While the fashion and beauty industry, for decades, was stuck hawking “ideal” beauty as some callow time before 29, today’s woman reports that she feels “more beautiful” in her 30s, 40s and 50s than she did in her teens or 20s. Though the sweet spot still lies in the 30s and 40s, only eight per cent felt prettiest in their 20s, compared to 17 per cent of women who felt they looked their best after 50.

It’s a new stance that’s left advertisers trying to figure out how to appeal to a generation of media-savvy boomers who value inner as much as outer beauty and reject traditional standards, prizing natural confidence over airbrushed perfection.

Over the past three years, several high-profile campaigns in Britain featuring overtly Photoshopped 40-plus celebrities (Julia Roberts, Christy Turlington, Rachael Weisz) hawking anti-aging products led not to a spike in sales but to consumer complaints so widespread that the U.K.’s Advertising Standards Authority (ASA) banned the images, deeming them misleading and a breach of the advertising standards code for exaggeration. In North America, where expanding notions of beauty still seem too tethered to a woman’s perpetual perfection rather than European ideals of au fait elegance, brands are also scurrying to catch up. While 62-year-old Cindy Joseph, an older model poster girl known for her “pro-age” blog (“I love my wrinkles and wear them proudly”), found herself the star of a major 2013 anti-aging cream campaign (Nivea) that was banned in the U.K. for erasing most of them. L’Oréal’s 2013 campaign, for its new Collection Privée line, features a range of faces – Freida Pinto and Eva Longoria through Julianne Moore and Jane Fonda – all looking great whatever their age.

For boomer women hitting their 50s and 60s, aging well isn’t embodied by the unrealistic, digitally retouched flawlessness presented in many editorial and print beauty ads – quite the reverse. “I think that in the art of aging well there’s this sexuality to having those imperfections. It’s sensual,” said Sharon Stone, the 56-year-old face of Dior, to New You magazine last summer. “People are afraid of changing, that they’re losing something. They don’t understand that they’re also gaining something. As I lost fullness in my face, I got these great cheekbones.”

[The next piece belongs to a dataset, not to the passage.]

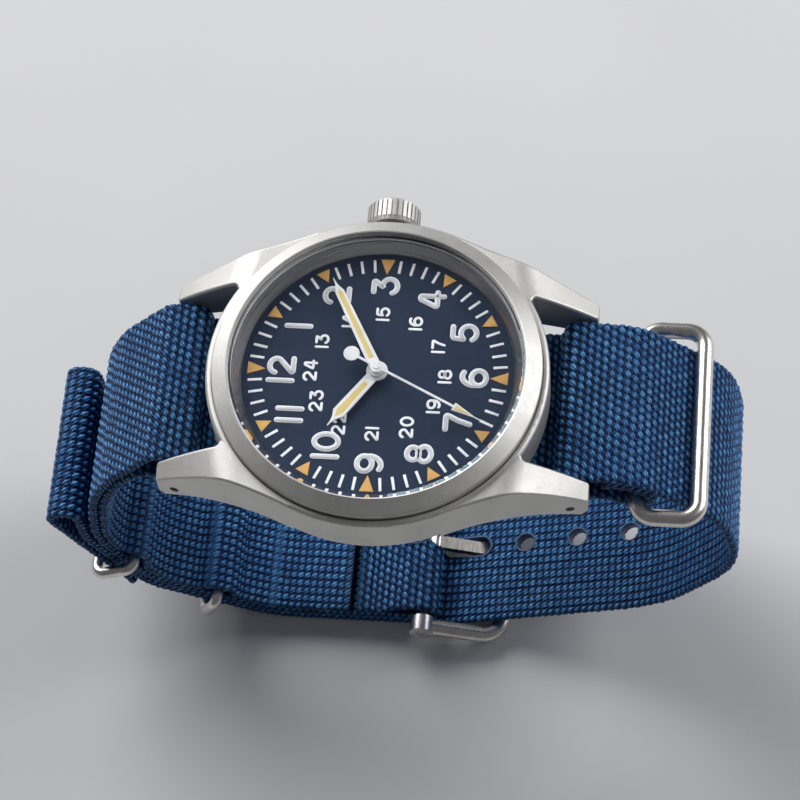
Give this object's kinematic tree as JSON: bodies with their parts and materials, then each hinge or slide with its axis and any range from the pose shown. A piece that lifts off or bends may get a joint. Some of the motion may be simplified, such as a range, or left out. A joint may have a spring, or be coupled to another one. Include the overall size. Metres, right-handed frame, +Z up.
{
  "type": "wristwatch",
  "caption": "Round steel field watch with curved lugs, 24-hour dial, three hands and fluted crown on a closed woven pass-through strap.",
  "frame": {"origin": "on the strap's flat lowest face, straight below the hands' axis", "axes": "+Z up out of the dial, +Y towards 12 o'clock, +X towards 3 o'clock and the crown"},
  "size_m": [0.0411, 0.0797, 0.0498],
  "materials": {
    "blasted_steel": "matte",
    "polished_steel": "gloss",
    "steel_parts": "satin",
    "mineral_crystal": "gloss",
    "clear_nylon": "satin",
    "satin_ring": "satin",
    "black_rubber": "matte",
    "navy_dial": "matte",
    "brass_parts": "satin",
    "white_hands": "satin",
    "cream_lume": "matte",
    "yellow_lume": "matte",
    "plated_bridge": "satin",
    "white_plastic": "matte",
    "circuit_film": "satin",
    "black_plastic": "satin",
    "copper_winding": "satin",
    "cell_steel": "satin",
    "magnet": "satin",
    "nylon_webbing": "woven"
  },
  "bodies": {
    "watch": {"case_middle": "blasted_steel", "bezel": "blasted_steel", "case_back": "blasted_steel", "crown_tube": "steel_parts", "crystal": "mineral_crystal", "crystal_gasket": "clear_nylon", "chapter_ring": "satin_ring", "case_back_gasket": "black_rubber", "dial": "navy_dial", "dial_washer": "brass_parts", "main_plate": "brass_parts", "train_bridge": "plated_bridge", "movement_screws": "steel_parts", "movement_holder": "white_plastic", "circuit_board": "circuit_film", "quartz_can": "plated_bridge", "control_chip": "black_plastic", "stator": "steel_parts", "coil_core": "steel_parts", "coil": "copper_winding", "battery": "cell_steel", "battery_clamp": "steel_parts", "spring_bar_tubes": "steel_parts", "spring_bar_springs": "steel_parts", "main_strap": "nylon_webbing", "under_strap": "nylon_webbing", "buckle_frame": "polished_steel", "buckle_bar": "polished_steel"},
    "second_hand": {"second_hand": "white_hands", "second_hand_lume": "yellow_lume", "second_wheel": "brass_parts"},
    "minute_hand": {"minute_hand": "white_hands", "minute_hand_lume": "cream_lume", "cannon_pinion": "steel_parts", "center_wheel": "brass_parts"},
    "hour_hand": {"hour_hand": "white_hands", "hour_hand_lume": "cream_lume", "hour_wheel": "brass_parts"},
    "rotor": {"rotor_magnet": "magnet", "rotor_pinion": "white_plastic"},
    "fifth_wheel": {"fifth_wheel": "white_plastic"},
    "third_wheel": {"third_wheel": "brass_parts"},
    "minute_wheel": {"minute_wheel": "brass_parts"},
    "setting_wheel": {"setting_wheel": "brass_parts"},
    "yoke": {"yoke": "steel_parts"},
    "sliding_pinion": {"sliding_pinion": "steel_parts"},
    "crown": {"crown": "blasted_steel", "crown_gasket": "black_rubber", "stem": "steel_parts"},
    "setting_lever": {"setting_lever": "steel_parts"},
    "spring_pin_12_left": {"spring_pin_12_left": "steel_parts"},
    "spring_pin_12_right": {"spring_pin_12_right": "steel_parts"},
    "spring_pin_6_left": {"spring_pin_6_left": "steel_parts"},
    "spring_pin_6_right": {"spring_pin_6_right": "steel_parts"},
    "buckle_tongue": {"buckle_tongue": "polished_steel"},
    "retaining_ring": {"retaining_ring": "polished_steel"},
    "keeper_lower": {"keeper_lower": "polished_steel"},
    "keeper_upper": {"keeper_upper": "polished_steel"}
  },
  "joints": [
    {"name": "second_hand_turn", "type": "hinge", "parent": "watch", "child": "second_hand", "pos_m": [0, 0, 0.047], "axis": [0, 0, -1], "continuous": true},
    {"name": "minute_hand_turn", "type": "hinge", "parent": "watch", "child": "minute_hand", "pos_m": [0, 0, 0.047], "axis": [0, 0, -1], "continuous": true},
    {"name": "hour_hand_turn", "type": "hinge", "parent": "watch", "child": "hour_hand", "pos_m": [0, 0, 0.047], "axis": [0, 0, -1], "continuous": true},
    {"name": "rotor_turn", "type": "hinge", "parent": "watch", "child": "rotor", "pos_m": [0.0016, 0.00599, 0.047], "axis": [0, 0, -1], "continuous": true},
    {"name": "fifth_wheel_turn", "type": "hinge", "parent": "watch", "child": "fifth_wheel", "pos_m": [0.00091, 0.00338, 0.047], "axis": [0, 0, -1], "continuous": true},
    {"name": "third_wheel_turn", "type": "hinge", "parent": "watch", "child": "third_wheel", "pos_m": [-0.00195, -0.00279, 0.047], "axis": [0, 0, -1], "continuous": true},
    {"name": "minute_wheel_turn", "type": "hinge", "parent": "watch", "child": "minute_wheel", "pos_m": [0.00236, -0.00165, 0.047], "axis": [0, 0, -1], "continuous": true},
    {"name": "setting_wheel_turn", "type": "hinge", "parent": "watch", "child": "setting_wheel", "pos_m": [0.00515, 0, 0.047], "axis": [0, 0, -1], "continuous": true},
    {"name": "yoke_shift", "type": "slide", "parent": "watch", "child": "yoke", "axis": [1, 0, 0], "range_m": [-0.0004, 0]},
    {"name": "crown_turn", "type": "hinge", "parent": "yoke", "child": "sliding_pinion", "pos_m": [0, 0, 0.04505], "axis": [1, 0, 0], "continuous": true},
    {"name": "crown_pull", "type": "slide", "parent": "sliding_pinion", "child": "crown", "axis": [1, 0, 0], "range_m": [0, 0.0014]},
    {"name": "setting_lever_swing", "type": "hinge", "parent": "watch", "child": "setting_lever", "pos_m": [0.011, 0.0046, 0.047], "axis": [0, 0, 1], "range_deg": [0, 14.29]},
    {"name": "spring_pin_12_left_press", "type": "slide", "parent": "watch", "child": "spring_pin_12_left", "axis": [1, 0, 0], "range_m": [0, 0.0009], "stiffness_N_per_m": 400, "springref_m": -0.0005, "deforming": ["spring_bar_springs"]},
    {"name": "spring_pin_12_right_press", "type": "slide", "parent": "watch", "child": "spring_pin_12_right", "axis": [-1, 0, 0], "range_m": [0, 0.0009], "stiffness_N_per_m": 400, "springref_m": -0.0005, "deforming": ["spring_bar_springs"]},
    {"name": "spring_pin_6_left_press", "type": "slide", "parent": "watch", "child": "spring_pin_6_left", "axis": [1, 0, 0], "range_m": [0, 0.0009], "stiffness_N_per_m": 400, "springref_m": -0.0005, "deforming": ["spring_bar_springs"]},
    {"name": "spring_pin_6_right_press", "type": "slide", "parent": "watch", "child": "spring_pin_6_right", "axis": [-1, 0, 0], "range_m": [0, 0.0009], "stiffness_N_per_m": 400, "springref_m": -0.0005, "deforming": ["spring_bar_springs"]},
    {"name": "tongue_swing", "type": "hinge", "parent": "watch", "child": "buckle_tongue", "pos_m": [0, -0.0035, 0.0033], "axis": [1, 0, 0], "range_deg": [0, 10]},
    {"name": "retaining_ring_tilt", "type": "hinge", "parent": "watch", "child": "retaining_ring", "pos_m": [0, -0.02873, 0.03831], "axis": [1, 0, 0], "range_deg": [-8, 0.5]},
    {"name": "keeper_lower_tilt", "type": "hinge", "parent": "watch", "child": "keeper_lower", "pos_m": [0, 0.0211, 0.00658], "axis": [1, 0, 0], "range_deg": [-6, 6]},
    {"name": "keeper_upper_tilt", "type": "hinge", "parent": "watch", "child": "keeper_upper", "pos_m": [0, 0.03006, 0.01528], "axis": [1, 0, 0], "range_deg": [-6, 6]}
  ],
  "couplings": [
    {"joint": "minute_hand_turn", "follows": "second_hand_turn", "ratio": 0.016667},
    {"joint": "hour_hand_turn", "follows": "second_hand_turn", "ratio": 0.0013889},
    {"joint": "third_wheel_turn", "follows": "second_hand_turn", "ratio": -0.13333},
    {"joint": "fifth_wheel_turn", "follows": "second_hand_turn", "ratio": -6},
    {"joint": "rotor_turn", "follows": "second_hand_turn", "ratio": 30},
    {"joint": "minute_wheel_turn", "follows": "second_hand_turn", "ratio": -0.0055556},
    {"joint": "setting_wheel_turn", "follows": "second_hand_turn", "ratio": 0.011111},
    {"joint": "yoke_shift", "follows": "crown_pull", "ratio": -0.28571},
    {"joint": "setting_lever_swing", "follows": "crown_pull", "rad_per_m": 178.21}
  ]
}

In other words, older women today are celebrating where they are in life. They’re not persuaded by models ostensibly their age, the patina implied, never literal. And with women over 50 now ringing up 44 per cent of beauty sales, they have the power to dictate. Yes, hire Fonda, 76, but keep her laugh lines, thank you – and the ripple effect of that emboldened new stance is terrific for women of all ages. As a 44-year-old coming up behind this wave of boomer babes, I’m grateful. Not too long ago women were de facto invisible after 45. Now, with women like forever-cool Hutton shattering the mould, I know I have decades of looking great to look forward to.

“You know what? It’s okay to age. Do it with style and confidence,” says Blaney. “We embrace this chapter of living, just as much as we did the previous ones. I feel very comfortable in my own skin. Beauty and sex appeal do not have expiry dates. They should be enjoyed through every phase of life, which is an ongoing adventure.”